Imam Muslim meriwayatkan, "Perempuan tidak boleh bersafar kecuali bersama mahrom."

Para ulama menyatakan, pembatasan dari Rosulullah tidak dimaksudkan untuk membatasi lama safar. Prinsipnya, perempuan tidak boleh bersafar, kecuali bersama mahrom. Telah diriwayatkan adanya ijmak mengenai haramnya perempuan bersafar tanpa mahrom ini, kecuali safar untuk tujuan haji dan umrah, safar dari negeri kafir, dan safar dalam rangka lari dari tahanan/tawanan musuh.

Lebih detailnya lagi, para ulama mengklasifikasikan safar perempuan tanpa mahrom menjadi tiga :

  • Safar dari negeri kufur, ini hukumnya wajib meskipun tanpa mahrom. Ibnu al-Mulaqqin dalam al-I'lam bifawaidi 'Umdatil Ahkam menyatakan, "Safar hijrah dari darul harbi ke darul Islam, para ulama sepakat akan kewajibannya, meskipun tidak ada mahrom yang menyertainya."
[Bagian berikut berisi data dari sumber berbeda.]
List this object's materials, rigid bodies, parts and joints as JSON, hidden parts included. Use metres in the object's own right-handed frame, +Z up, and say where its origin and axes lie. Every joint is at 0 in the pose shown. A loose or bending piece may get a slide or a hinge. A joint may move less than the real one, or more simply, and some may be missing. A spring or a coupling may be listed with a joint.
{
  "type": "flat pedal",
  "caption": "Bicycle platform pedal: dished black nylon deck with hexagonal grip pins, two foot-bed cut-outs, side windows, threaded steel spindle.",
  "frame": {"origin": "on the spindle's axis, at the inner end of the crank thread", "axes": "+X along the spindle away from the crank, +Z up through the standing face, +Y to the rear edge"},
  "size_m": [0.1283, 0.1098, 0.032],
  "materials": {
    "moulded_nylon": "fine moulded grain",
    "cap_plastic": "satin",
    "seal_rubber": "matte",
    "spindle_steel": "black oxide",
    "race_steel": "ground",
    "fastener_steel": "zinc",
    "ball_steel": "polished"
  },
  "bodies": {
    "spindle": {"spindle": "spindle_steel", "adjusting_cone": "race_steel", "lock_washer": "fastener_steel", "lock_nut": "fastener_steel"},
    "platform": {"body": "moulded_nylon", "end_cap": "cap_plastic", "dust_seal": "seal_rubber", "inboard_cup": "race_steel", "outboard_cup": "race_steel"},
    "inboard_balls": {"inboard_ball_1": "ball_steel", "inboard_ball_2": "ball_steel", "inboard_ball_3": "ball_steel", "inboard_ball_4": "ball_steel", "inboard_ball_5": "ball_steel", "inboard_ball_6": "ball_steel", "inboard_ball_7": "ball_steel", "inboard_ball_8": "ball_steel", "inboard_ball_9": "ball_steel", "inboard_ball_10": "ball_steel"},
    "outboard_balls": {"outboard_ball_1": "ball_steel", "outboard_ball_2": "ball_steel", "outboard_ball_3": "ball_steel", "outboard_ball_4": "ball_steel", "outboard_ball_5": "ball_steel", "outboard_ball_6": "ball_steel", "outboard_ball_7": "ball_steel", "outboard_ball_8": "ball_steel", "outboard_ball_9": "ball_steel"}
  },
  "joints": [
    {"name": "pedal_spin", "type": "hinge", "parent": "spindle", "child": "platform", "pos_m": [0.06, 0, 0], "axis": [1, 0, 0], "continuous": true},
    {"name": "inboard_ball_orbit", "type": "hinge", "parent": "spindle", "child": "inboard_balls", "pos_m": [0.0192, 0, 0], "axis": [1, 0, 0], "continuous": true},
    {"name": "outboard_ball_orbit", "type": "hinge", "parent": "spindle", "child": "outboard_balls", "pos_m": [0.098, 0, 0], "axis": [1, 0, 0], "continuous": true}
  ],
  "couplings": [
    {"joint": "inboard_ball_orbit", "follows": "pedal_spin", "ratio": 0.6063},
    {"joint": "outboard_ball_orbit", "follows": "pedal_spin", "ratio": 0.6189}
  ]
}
  • Safar dalam rangka haji wajib. Dalam hal ini para ulama berbeda pendapat. Ada yang mensyaratkan mahrom dan ada yang tidak mensyaratkannya. Pendapat lebih kuat adalah tidak disyaratkan adanya mahrom. Di antara dalilnya adalah bahwa Ibnu Umar pernah pergi haji bersama beberapa orang perempuan dari para tetangganya. Juga Umar bin Khathab mengizinkan sebagian istri Nabi untuk menunaikan haji dan beliau mengutus Ustman bin Affan dan Abdurrahman bin Auf untuk menjaga mereka.
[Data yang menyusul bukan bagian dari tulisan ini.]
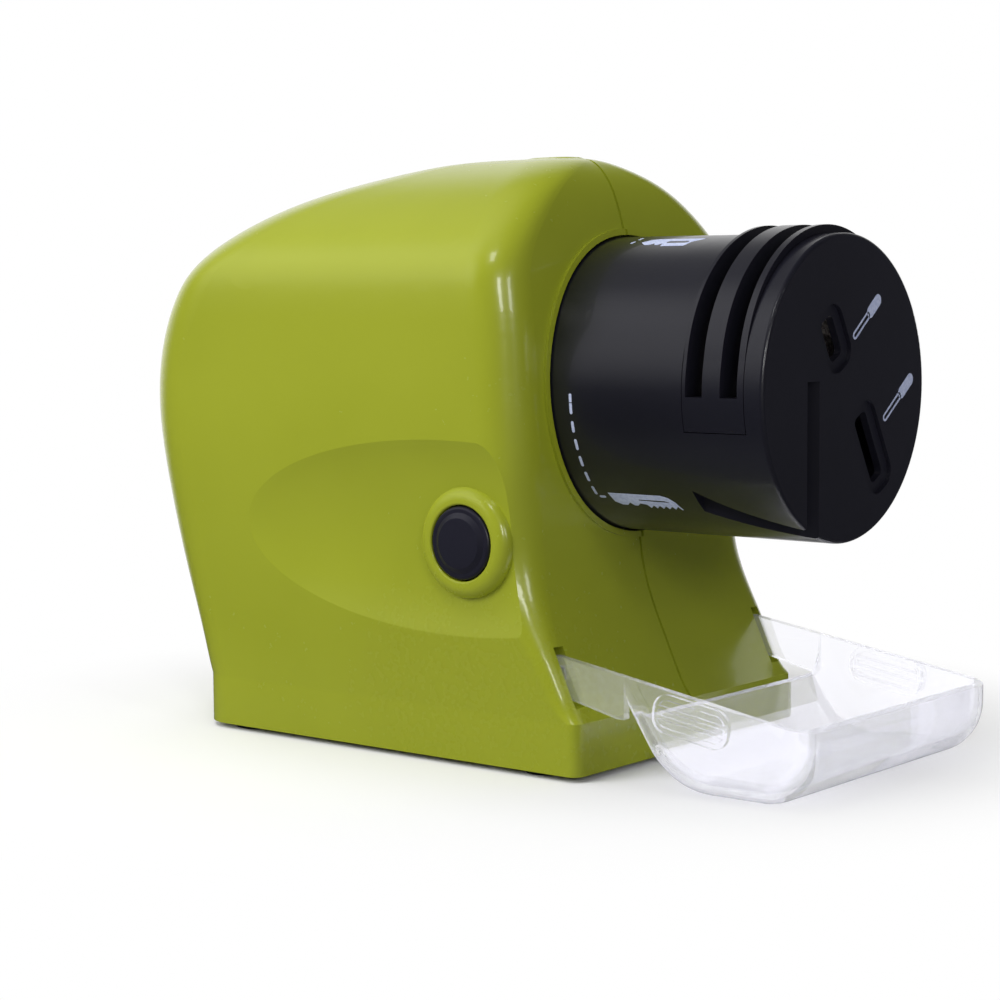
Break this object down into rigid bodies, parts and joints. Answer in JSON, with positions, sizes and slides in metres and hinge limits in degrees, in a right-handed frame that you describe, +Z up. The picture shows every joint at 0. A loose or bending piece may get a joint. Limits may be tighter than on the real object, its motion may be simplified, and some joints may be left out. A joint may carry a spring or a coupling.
{
  "type": "electric knife sharpener",
  "caption": "Battery-driven kitchen sharpener with a turning slotted drum over a spinning stone, a push button and a clear tray for grindings.",
  "frame": {"origin": "on the table under the middle of the base; the base's underside is 0.7 mm above it, on the feet", "axes": "+X forward along the drum axis, +Z up, the push button on the -Y side"},
  "size_m": [0.1129, 0.056, 0.0803],
  "materials": {
    "housing": "satin moulded plastic",
    "drum": "satin moulded plastic",
    "button": "moulded plastic",
    "tray": "clear moulded plastic",
    "inner_plastic": "moulded plastic",
    "rubber": "soft rubber",
    "steel": "plain or zinc plated",
    "brass": "plain",
    "iron": "plain",
    "stone": "bonded abrasive",
    "red_lead": "insulated wire",
    "black_lead": "insulated wire"
  },
  "bodies": {
    "root": {"left_shell": "housing", "right_shell": "housing", "case_screws": "steel", "rubber_feet": "rubber", "retaining_ring": "steel", "ring_screws": "steel", "detent_ball": "steel", "detent_spring": "steel", "motor_can": "steel", "motor_end_cap": "inner_plastic", "motor_terminals": "brass", "motor_magnets": "iron", "front_bush": "brass", "rear_bush": "brass", "motor_brushes": "brass", "battery_holder": "inner_plastic", "aa_cell_1": "steel", "aa_cell_2": "steel", "aa_cell_3": "steel", "aa_cell_4": "steel", "contact_plates": "brass", "contact_springs": "steel", "switch_body": "inner_plastic", "button_spring": "steel", "red_lead": "red_lead", "switch_lead": "black_lead", "black_lead": "black_lead"},
    "drum": {"drum_barrel": "drum", "knife_guide": "drum", "drum_cover": "drum"},
    "rotor": {"motor_shaft": "steel", "armature_core": "iron", "armature_windings": "brass", "commutator": "brass", "stone_hub": "steel", "grinding_stone": "stone", "stone_nut": "steel"},
    "button": {"power_button": "button", "switch_plunger": "button"},
    "tray": {"chip_tray": "tray"},
    "door": {"battery_door": "housing"}
  },
  "joints": [
    {"name": "drum_turn", "type": "hinge", "parent": "root", "child": "drum", "pos_m": [0.05, 0, 0.0496], "axis": [1, 0, 0], "continuous": true},
    {"name": "stone_spin", "type": "hinge", "parent": "root", "child": "rotor", "pos_m": [0.05, 0, 0.0496], "axis": [1, 0, 0], "continuous": true},
    {"name": "button_press", "type": "slide", "parent": "root", "child": "button", "axis": [0, 1, 0], "range_m": [0, 0.0015], "stiffness_N_per_m": 900, "springref_m": -0.001, "deforming": ["button_spring"]},
    {"name": "tray_tilt", "type": "hinge", "parent": "root", "child": "tray", "pos_m": [0.0296, 0, 0.0133], "axis": [0, -1, 0], "range_deg": [0, 25]},
    {"name": "door_swing", "type": "hinge", "parent": "root", "child": "door", "pos_m": [0.02165, 0, 0.00155], "axis": [0, -1, 0], "range_deg": [0, 90]}
  ]
}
  • Safar untuk sesuatu yang tidak wajib, seperti mengunjungi saudara, dan lain sebagainya. Ini dibagi dua, yaitu safar pendek dan safar yang jauh. Untuk safar yang pendek, para ulama berbeda pendapat mengenai kebolehannya. Para ulama madzab Hanafi membolehkannya, sedangkan jumhur ulama tidak membolehkannya. Mereka juga berbeda pendapat mengenai batasan safar pendek. Menurut madzab Hanafi, jika kurang dari tiga hari perjalanan. Untuk safar yang jauh, boleh dengan syarat aman. Ini adalah pendapat para ulama madzab Syafi'i dan Maliki, juga Ibnu Taymiyah. Ibnu Hajar al-Asqalani menulis, "Larangan safar perempuan tanpa mahrom terkait dengan waktu. Sekiranya seorang perempuan menempuh perjalanan satu jam dalam satu waktu hari, maka itu terlarang, berbeda dengan musafir yang sekiranya menempuh perjalanan setengah hari dalam dua hari, maka ia boleh mengqashar sholat."
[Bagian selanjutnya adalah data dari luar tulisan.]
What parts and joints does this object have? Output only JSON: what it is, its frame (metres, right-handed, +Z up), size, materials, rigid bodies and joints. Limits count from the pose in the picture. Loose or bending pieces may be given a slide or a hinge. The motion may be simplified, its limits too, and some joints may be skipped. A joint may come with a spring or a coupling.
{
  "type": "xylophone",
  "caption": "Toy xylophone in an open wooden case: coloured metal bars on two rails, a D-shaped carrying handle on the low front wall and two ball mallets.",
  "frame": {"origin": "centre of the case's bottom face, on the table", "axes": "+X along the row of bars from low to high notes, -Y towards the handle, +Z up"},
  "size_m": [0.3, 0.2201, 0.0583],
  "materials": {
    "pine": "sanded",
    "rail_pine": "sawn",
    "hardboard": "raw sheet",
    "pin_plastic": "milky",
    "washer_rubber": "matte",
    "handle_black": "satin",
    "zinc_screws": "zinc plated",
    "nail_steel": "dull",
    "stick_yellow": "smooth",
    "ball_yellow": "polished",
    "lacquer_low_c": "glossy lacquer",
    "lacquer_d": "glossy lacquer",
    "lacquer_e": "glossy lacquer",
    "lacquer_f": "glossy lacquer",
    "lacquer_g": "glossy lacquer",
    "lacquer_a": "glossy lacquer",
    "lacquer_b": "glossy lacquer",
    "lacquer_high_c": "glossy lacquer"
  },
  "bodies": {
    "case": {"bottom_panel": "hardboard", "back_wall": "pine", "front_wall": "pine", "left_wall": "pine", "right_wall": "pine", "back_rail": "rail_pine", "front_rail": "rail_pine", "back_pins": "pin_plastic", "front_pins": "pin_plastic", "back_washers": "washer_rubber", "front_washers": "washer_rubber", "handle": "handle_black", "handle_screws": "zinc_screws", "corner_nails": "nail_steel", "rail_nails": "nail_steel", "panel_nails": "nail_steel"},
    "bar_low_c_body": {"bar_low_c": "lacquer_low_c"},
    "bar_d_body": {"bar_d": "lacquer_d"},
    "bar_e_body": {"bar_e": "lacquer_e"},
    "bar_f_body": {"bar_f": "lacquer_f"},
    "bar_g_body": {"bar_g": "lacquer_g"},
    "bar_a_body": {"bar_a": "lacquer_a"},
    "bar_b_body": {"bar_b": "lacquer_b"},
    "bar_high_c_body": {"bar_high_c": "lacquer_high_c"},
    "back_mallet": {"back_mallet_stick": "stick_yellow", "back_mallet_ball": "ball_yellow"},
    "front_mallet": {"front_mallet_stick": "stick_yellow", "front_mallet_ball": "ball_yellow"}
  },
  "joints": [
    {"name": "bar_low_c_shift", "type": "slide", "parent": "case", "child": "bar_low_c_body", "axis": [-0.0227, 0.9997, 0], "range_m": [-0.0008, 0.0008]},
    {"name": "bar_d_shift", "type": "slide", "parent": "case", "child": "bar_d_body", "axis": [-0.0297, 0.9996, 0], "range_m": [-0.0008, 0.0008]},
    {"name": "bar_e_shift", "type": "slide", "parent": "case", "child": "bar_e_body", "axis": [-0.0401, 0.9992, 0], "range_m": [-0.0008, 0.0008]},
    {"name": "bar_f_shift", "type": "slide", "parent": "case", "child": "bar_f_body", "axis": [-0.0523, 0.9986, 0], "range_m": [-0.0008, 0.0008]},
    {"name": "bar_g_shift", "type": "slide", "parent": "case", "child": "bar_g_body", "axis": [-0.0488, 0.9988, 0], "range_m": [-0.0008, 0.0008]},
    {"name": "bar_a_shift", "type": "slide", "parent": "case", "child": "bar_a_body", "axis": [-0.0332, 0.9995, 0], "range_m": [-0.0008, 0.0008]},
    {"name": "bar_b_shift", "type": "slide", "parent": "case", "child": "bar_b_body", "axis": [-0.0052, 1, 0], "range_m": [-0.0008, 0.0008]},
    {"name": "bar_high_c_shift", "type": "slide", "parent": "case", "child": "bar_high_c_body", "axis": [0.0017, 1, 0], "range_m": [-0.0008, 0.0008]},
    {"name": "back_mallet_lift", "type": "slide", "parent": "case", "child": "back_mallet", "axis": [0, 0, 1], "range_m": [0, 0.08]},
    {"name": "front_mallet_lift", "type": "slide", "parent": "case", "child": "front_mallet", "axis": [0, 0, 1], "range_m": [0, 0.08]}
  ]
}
Jika seorang perempuan keluar rumah dan jarak tempuhnya kurang dari masafatul 'adwa, maka ia tidak dianggap bersafar. Asalkan ia sudah mendapatkan izin dari suaminya atau orang tuanya. Jika ia tidak / belum bersuami dan ia menjaga adab-adab keluar rumah, maka itu diperbolehkan. Ukuran masafatul 'adwa adalah radius 20km dari rumah. Kesimpulan 20km ini diukur dari jarak yang bisa ditempuh oleh seseorang dengan berjalan kaki dalam sehari dikurangi waktu yang dihabiskannya untuk memenuhi kebutuhannya adalah 40km, maka setengahnya (pulang-pergi) adalah 20km.

Dari sini, memenuhi kebutuhan  sehari-hari, mengantar anak ke sekolah, dan mengikuti majelis ilmu yang jaraknya kurang dari 20km adalah boleh. Sekali lagi, seizin suami. Sedangkan untuk mengunjungi orang tua yang jaraknya sekitar 25km, lebih hati-hatinya harus disertai mahrom.